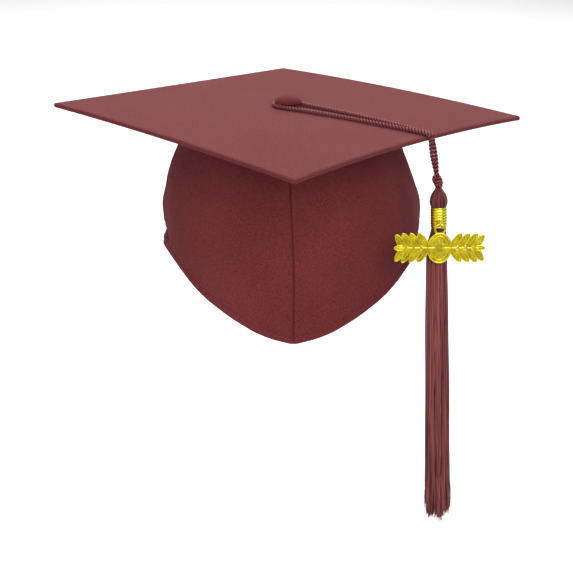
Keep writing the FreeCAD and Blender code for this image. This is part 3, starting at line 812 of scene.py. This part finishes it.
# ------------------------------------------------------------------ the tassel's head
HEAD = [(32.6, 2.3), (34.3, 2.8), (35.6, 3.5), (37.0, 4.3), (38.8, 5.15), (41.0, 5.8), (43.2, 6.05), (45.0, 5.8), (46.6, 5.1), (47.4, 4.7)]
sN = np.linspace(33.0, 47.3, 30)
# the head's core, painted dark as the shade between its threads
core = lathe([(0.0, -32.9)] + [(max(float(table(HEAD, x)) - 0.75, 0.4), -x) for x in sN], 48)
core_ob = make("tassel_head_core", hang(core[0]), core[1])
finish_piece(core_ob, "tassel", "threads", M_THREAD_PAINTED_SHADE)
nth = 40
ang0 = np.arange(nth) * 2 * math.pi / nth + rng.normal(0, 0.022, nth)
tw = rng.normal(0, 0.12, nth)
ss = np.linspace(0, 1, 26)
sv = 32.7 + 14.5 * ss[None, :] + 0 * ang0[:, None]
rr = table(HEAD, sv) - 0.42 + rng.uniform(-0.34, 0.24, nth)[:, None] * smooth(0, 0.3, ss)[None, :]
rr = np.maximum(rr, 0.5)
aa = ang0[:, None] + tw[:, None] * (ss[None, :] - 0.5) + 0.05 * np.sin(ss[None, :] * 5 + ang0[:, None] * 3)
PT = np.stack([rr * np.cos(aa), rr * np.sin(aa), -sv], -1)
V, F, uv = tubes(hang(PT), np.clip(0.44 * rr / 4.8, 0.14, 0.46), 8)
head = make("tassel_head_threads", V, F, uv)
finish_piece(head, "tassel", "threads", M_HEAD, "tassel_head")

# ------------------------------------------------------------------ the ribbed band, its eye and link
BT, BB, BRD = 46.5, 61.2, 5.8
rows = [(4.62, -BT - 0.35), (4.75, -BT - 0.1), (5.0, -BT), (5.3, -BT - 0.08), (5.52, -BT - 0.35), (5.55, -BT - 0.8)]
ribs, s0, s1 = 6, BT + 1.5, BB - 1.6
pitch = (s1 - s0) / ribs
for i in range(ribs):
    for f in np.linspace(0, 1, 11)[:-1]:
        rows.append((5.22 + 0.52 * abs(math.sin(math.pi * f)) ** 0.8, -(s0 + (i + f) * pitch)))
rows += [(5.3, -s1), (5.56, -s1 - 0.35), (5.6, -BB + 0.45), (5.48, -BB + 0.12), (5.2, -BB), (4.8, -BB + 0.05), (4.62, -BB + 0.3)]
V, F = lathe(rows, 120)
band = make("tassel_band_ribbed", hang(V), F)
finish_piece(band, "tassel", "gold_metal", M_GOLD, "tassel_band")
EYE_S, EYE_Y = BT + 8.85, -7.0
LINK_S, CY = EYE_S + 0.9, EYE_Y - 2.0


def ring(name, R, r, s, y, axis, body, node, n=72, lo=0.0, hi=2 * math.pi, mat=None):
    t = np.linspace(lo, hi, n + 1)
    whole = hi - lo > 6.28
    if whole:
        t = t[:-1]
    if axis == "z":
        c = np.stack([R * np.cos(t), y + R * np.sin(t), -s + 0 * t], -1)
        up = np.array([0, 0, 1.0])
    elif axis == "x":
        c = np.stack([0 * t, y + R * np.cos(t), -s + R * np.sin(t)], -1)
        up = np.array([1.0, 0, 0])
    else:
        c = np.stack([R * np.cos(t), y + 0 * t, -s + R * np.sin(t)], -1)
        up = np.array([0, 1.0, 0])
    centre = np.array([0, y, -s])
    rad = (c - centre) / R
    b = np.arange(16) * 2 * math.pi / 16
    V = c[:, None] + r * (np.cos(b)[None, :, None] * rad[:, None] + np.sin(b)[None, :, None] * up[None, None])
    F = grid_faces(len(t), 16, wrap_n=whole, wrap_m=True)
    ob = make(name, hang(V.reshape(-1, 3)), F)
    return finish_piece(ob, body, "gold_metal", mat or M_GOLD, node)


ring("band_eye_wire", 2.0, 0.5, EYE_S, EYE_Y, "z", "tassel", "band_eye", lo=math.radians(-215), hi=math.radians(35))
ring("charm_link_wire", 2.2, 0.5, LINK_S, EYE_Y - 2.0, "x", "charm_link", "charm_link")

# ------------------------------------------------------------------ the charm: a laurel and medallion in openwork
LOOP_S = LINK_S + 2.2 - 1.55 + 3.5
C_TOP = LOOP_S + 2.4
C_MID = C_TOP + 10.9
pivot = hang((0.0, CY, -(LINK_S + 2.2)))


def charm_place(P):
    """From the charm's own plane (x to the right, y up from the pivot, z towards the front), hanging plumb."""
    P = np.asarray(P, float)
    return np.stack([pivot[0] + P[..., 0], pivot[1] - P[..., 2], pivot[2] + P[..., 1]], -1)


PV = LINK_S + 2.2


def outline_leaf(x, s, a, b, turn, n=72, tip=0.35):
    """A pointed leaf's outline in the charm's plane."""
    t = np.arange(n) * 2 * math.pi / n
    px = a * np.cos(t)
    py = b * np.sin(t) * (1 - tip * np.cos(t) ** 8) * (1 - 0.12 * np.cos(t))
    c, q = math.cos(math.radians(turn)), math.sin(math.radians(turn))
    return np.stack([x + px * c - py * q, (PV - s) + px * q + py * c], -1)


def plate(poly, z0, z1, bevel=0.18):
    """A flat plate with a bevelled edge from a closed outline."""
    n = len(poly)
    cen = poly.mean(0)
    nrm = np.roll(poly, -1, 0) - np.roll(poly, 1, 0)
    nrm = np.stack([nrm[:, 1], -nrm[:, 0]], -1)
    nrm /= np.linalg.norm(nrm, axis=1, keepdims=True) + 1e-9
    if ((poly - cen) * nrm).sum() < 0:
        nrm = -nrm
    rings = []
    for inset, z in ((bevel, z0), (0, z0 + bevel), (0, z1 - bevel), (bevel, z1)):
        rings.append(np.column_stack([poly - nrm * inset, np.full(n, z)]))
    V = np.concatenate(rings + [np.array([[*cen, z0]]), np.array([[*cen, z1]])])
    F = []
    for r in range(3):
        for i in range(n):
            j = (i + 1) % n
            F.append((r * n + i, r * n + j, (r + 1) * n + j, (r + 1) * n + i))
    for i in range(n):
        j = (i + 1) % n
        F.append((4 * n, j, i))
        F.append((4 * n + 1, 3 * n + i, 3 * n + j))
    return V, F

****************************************

* Requirement
Reproduce the listing shown above in its entirety, exactly.

* Solution
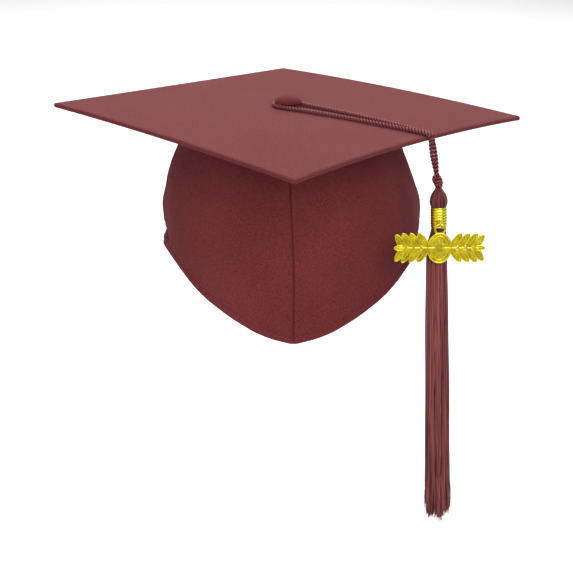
Keep writing the FreeCAD and Blender code for this image. This is part 3, starting at line 812 of scene.py. This part finishes it.
# ------------------------------------------------------------------ the tassel's head
HEAD = [(32.6, 2.3), (34.3, 2.8), (35.6, 3.5), (37.0, 4.3), (38.8, 5.15), (41.0, 5.8), (43.2, 6.05), (45.0, 5.8), (46.6, 5.1), (47.4, 4.7)]
sN = np.linspace(33.0, 47.3, 30)
# the head's core, painted dark as the shade between its threads
core = lathe([(0.0, -32.9)] + [(max(float(table(HEAD, x)) - 0.75, 0.4), -x) for x in sN], 48)
core_ob = make("tassel_head_core", hang(core[0]), core[1])
finish_piece(core_ob, "tassel", "threads", M_THREAD_PAINTED_SHADE)
nth = 40
ang0 = np.arange(nth) * 2 * math.pi / nth + rng.normal(0, 0.022, nth)
tw = rng.normal(0, 0.12, nth)
ss = np.linspace(0, 1, 26)
sv = 32.7 + 14.5 * ss[None, :] + 0 * ang0[:, None]
rr = table(HEAD, sv) - 0.42 + rng.uniform(-0.34, 0.24, nth)[:, None] * smooth(0, 0.3, ss)[None, :]
rr = np.maximum(rr, 0.5)
aa = ang0[:, None] + tw[:, None] * (ss[None, :] - 0.5) + 0.05 * np.sin(ss[None, :] * 5 + ang0[:, None] * 3)
PT = np.stack([rr * np.cos(aa), rr * np.sin(aa), -sv], -1)
V, F, uv = tubes(hang(PT), np.clip(0.44 * rr / 4.8, 0.14, 0.46), 8)
head = make("tassel_head_threads", V, F, uv)
finish_piece(head, "tassel", "threads", M_HEAD, "tassel_head")

# ------------------------------------------------------------------ the ribbed band, its eye and link
BT, BB, BRD = 46.5, 61.2, 5.8
rows = [(4.62, -BT - 0.35), (4.75, -BT - 0.1), (5.0, -BT), (5.3, -BT - 0.08), (5.52, -BT - 0.35), (5.55, -BT - 0.8)]
ribs, s0, s1 = 6, BT + 1.5, BB - 1.6
pitch = (s1 - s0) / ribs
for i in range(ribs):
    for f in np.linspace(0, 1, 11)[:-1]:
        rows.append((5.22 + 0.52 * abs(math.sin(math.pi * f)) ** 0.8, -(s0 + (i + f) * pitch)))
rows += [(5.3, -s1), (5.56, -s1 - 0.35), (5.6, -BB + 0.45), (5.48, -BB + 0.12), (5.2, -BB), (4.8, -BB + 0.05), (4.62, -BB + 0.3)]
V, F = lathe(rows, 120)
band = make("tassel_band_ribbed", hang(V), F)
finish_piece(band, "tassel", "gold_metal", M_GOLD, "tassel_band")
EYE_S, EYE_Y = BT + 8.85, -7.0
LINK_S, CY = EYE_S + 0.9, EYE_Y - 2.0


def ring(name, R, r, s, y, axis, body, node, n=72, lo=0.0, hi=2 * math.pi, mat=None):
    t = np.linspace(lo, hi, n + 1)
    whole = hi - lo > 6.28
    if whole:
        t = t[:-1]
    if axis == "z":
        c = np.stack([R * np.cos(t), y + R * np.sin(t), -s + 0 * t], -1)
        up = np.array([0, 0, 1.0])
    elif axis == "x":
        c = np.stack([0 * t, y + R * np.cos(t), -s + R * np.sin(t)], -1)
        up = np.array([1.0, 0, 0])
    else:
        c = np.stack([R * np.cos(t), y + 0 * t, -s + R * np.sin(t)], -1)
        up = np.array([0, 1.0, 0])
    centre = np.array([0, y, -s])
    rad = (c - centre) / R
    b = np.arange(16) * 2 * math.pi / 16
    V = c[:, None] + r * (np.cos(b)[None, :, None] * rad[:, None] + np.sin(b)[None, :, None] * up[None, None])
    F = grid_faces(len(t), 16, wrap_n=whole, wrap_m=True)
    ob = make(name, hang(V.reshape(-1, 3)), F)
    return finish_piece(ob, body, "gold_metal", mat or M_GOLD, node)


ring("band_eye_wire", 2.0, 0.5, EYE_S, EYE_Y, "z", "tassel", "band_eye", lo=math.radians(-215), hi=math.radians(35))
ring("charm_link_wire", 2.2, 0.5, LINK_S, EYE_Y - 2.0, "x", "charm_link", "charm_link")

# ------------------------------------------------------------------ the charm: a laurel and medallion in openwork
LOOP_S = LINK_S + 2.2 - 1.55 + 3.5
C_TOP = LOOP_S + 2.4
C_MID = C_TOP + 10.9
pivot = hang((0.0, CY, -(LINK_S + 2.2)))


def charm_place(P):
    """From the charm's own plane (x to the right, y up from the pivot, z towards the front), hanging plumb."""
    P = np.asarray(P, float)
    return np.stack([pivot[0] + P[..., 0], pivot[1] - P[..., 2], pivot[2] + P[..., 1]], -1)


PV = LINK_S + 2.2


def outline_leaf(x, s, a, b, turn, n=72, tip=0.35):
    """A pointed leaf's outline in the charm's plane."""
    t = np.arange(n) * 2 * math.pi / n
    px = a * np.cos(t)
    py = b * np.sin(t) * (1 - tip * np.cos(t) ** 8) * (1 - 0.12 * np.cos(t))
    c, q = math.cos(math.radians(turn)), math.sin(math.radians(turn))
    return np.stack([x + px * c - py * q, (PV - s) + px * q + py * c], -1)


def plate(poly, z0, z1, bevel=0.18):
    """A flat plate with a bevelled edge from a closed outline."""
    n = len(poly)
    cen = poly.mean(0)
    nrm = np.roll(poly, -1, 0) - np.roll(poly, 1, 0)
    nrm = np.stack([nrm[:, 1], -nrm[:, 0]], -1)
    nrm /= np.linalg.norm(nrm, axis=1, keepdims=True) + 1e-9
    if ((poly - cen) * nrm).sum() < 0:
        nrm = -nrm
    rings = []
    for inset, z in ((bevel, z0), (0, z0 + bevel), (0, z1 - bevel), (bevel, z1)):
        rings.append(np.column_stack([poly - nrm * inset, np.full(n, z)]))
    V = np.concatenate(rings + [np.array([[*cen, z0]]), np.array([[*cen, z1]])])
    F = []
    for r in range(3):
        for i in range(n):
            j = (i + 1) % n
            F.append((r * n + i, r * n + j, (r + 1) * n + j, (r + 1) * n + i))
    for i in range(n):
        j = (i + 1) % n
        F.append((4 * n, j, i))
        F.append((4 * n + 1, 3 * n + i, 3 * n + j))
    return V, F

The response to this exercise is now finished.